By The Hockey Paper | Antwerp
England v Ireland, world No 4 v world No 8, looks set to be a meeting of attacking minds on Sunday in the women’s EuroHockey Championships, a clash which will also usher in the “cut throat” world of continental hockey.
Sean Dancer will oversee his first proper matches as new Ireland coach hoping for a heist in Antwerp against his former boss.
Dancer was assistant to Hager for five years up until this year when both Australians started their European sojourns.
Ireland, the world silver medallists, have it all to do, however, and will be searching for their first point in seven previous Euro meetings against the English.
“It’s a nice challenge to try and get that first win in a ranking match,” said Dancer. “For me, not being involved in games like that with the neighbour-kind of rivalry, it will be interesting to see how everyone handles it.”
The women’s event will be one of the toughest in recent years. At the 2016 Olympics and 2018 World Cup, the podium places were both hogged by European nations. With just one Tokyo berth on offer, Antwerp will be a pressure-cooker event.
Dancer added: “Living in Australia and New Zealand, you always see the Euros as a really big competition but it’s not until you start to be in it that you see how cut-throat and tough it is. We just need to do the best we can.
“Their [England’s] speed is strong through midfield which we have to manage and then get at their defence where their experienced players are, get in behind them to create stuff. They also have the world’s best keeper back again [Maddie Hinch] so we need to be on song to put her under pressure.”
Ireland will also be hoping Ayeisha McFerran can overcome some injury niggles to participate fully in the tournament, whle Nikki Evans also returns to the side.
All in, Ireland – like that of England, the 2015 champions – have changed up some of their tactical play to incorporate more direct, attacking hockey.
Dancer added: “I come from that Oceania-attacking background, that’s a style of play I have always grown up with and know. Working with the team more, they are actually really enjoying the change of mindset.
“It’s certainly something we want to do to the best of our ability. Does it mean we move the focus away from defence? It’s still hugely important but we are looking for more opportunities where we can be attacking.”

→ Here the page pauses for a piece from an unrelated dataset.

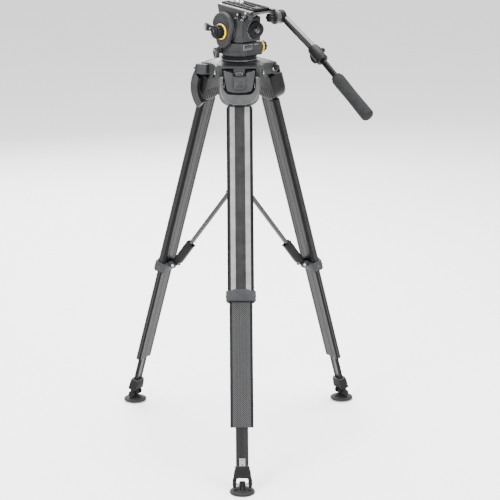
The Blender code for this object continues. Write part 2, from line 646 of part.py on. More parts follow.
def tilt_platform(tilt):
    """Deck between two cheeks on the tilt shaft, with rails on top and the pan bar's rosette behind."""
    deck = block("tilt_platform", tilt, (0.0820, 0.1150, 0.0045), (0, -0.0227, 0.0542))
    for side, cheek_x in ((-1, -0.0375), (1, 0.0385)):
        rail = block(f"rail_{side}", tilt, (0.0085, 0.1150, 0.0080), (side * 0.03675, -0.0227, 0.0550))
        lip = block(f"rail_lip_{side}", tilt, (0.0110, 0.1150, 0.0020), (side * 0.0355, -0.0227, 0.0595))
        cheek = rod_shape(f"cheek_{side}", tilt, 0.0260, 0.0040, (cheek_x, 0, 0), "x", 32)
        neck = block(f"cheek_neck_{side}", tilt, (0.0040, 0.0420, 0.0560), (cheek_x, -0.0010, 0.0280))
        add(deck, rail, lip, cheek, neck)
    arch = [(-0.041, 0.0562), (-0.041, 0.0400), (-0.0360, 0.0400), (-0.0300, 0.0490), (-0.0190, 0.0535),
            (0.0374, 0.0535), (0.0382, 0.0300), (0.0410, 0.0300), (0.0410, 0.0562)]
    end_plate = outline_plate("end_plate", tilt, arch, 0.0080, (0, -0.0762, 0), (pi / 2, 0, 0))
    lug = rod_shape("rosette_lug", tilt, 0.0170, 0.0120, (0.0440, *ROSETTE), "x", 32)
    bolt_hole = rod_shape("rosette_hole", tilt, 0.0033, 0.0600, (0.0400, *ROSETTE), "x", 16)
    shaft_hole = rod_shape("shaft_hole", tilt, 0.0125, 0.1000, (0, 0, 0), "x", 24)
    add(deck, end_plate, lug)
    cut(deck, bolt_hole, shaft_hole)
    return coat(deck, CASTING)


def sliding_plate(tilt):
    """Camera plate that slides between the rails."""
    frame = joint_frame("plate_slide", tilt)
    plate = block("sliding_plate", frame, (0.0580, 0.1080, 0.0070), (0, -0.0180, 0.0604), round_along="z",
                  radius=0.003, segments=1)
    groove = block("screw_groove", frame, (0.0125, 0.0700, 0.0030), (0, -0.0180, 0.0630))
    for side in (-1, 1):
        pad = block(f"plate_strip_{side}", frame, (0.0130, 0.0980, 0.0014), (side * 0.0175, -0.0180, 0.0644))
        add(plate, pad)
    cut(plate, groove)
    coat(plate, BLACK_PLASTIC)
    screw = rod_shape("camera_screw", frame, 0.0048, 0.0070, (0, -0.0040, 0.0653), "z", 20)
    pin = rod_shape("camera_pin", frame, 0.0040, 0.0060, (0, 0.0100, 0.0648), "z", 16)
    coat(screw, STEEL)
    coat(pin, STEEL)


def plate_lever(tilt):
    """Lever under the left rail that frees the camera plate."""
    frame = joint_frame("plate_lever_axis", tilt, (-0.0445, -0.0420, 0.0480))
    outline = [(0.0050, 0.0050), (-0.0050, 0.0050), (-0.0060, -0.0040), (-0.0230, -0.0090),
               (-0.0240, -0.0140), (-0.0030, -0.0100), (0.0060, -0.0030)]
    lever = outline_plate("plate_lever", frame, outline, 0.0050, (0, 0, 0), (pi / 2, 0, pi / 2))
    return coat(soften(lever, 0.001), BLACK_PLASTIC)


# ---------------------------------------------------------------- pan bar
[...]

“It is a small world. I enjoyed working under Mark’s leadership. For me, I learned a lot about style of play and what I wanted from my own coaching. England have one of the world’s best coaches in Mark Hager and will be well prepared. Watching the Pro League, they have certainly done some good things. We will also know a lot about what each other is thinking having worked together so much so I’m sure we both need to have a couple of things up our sleeve!”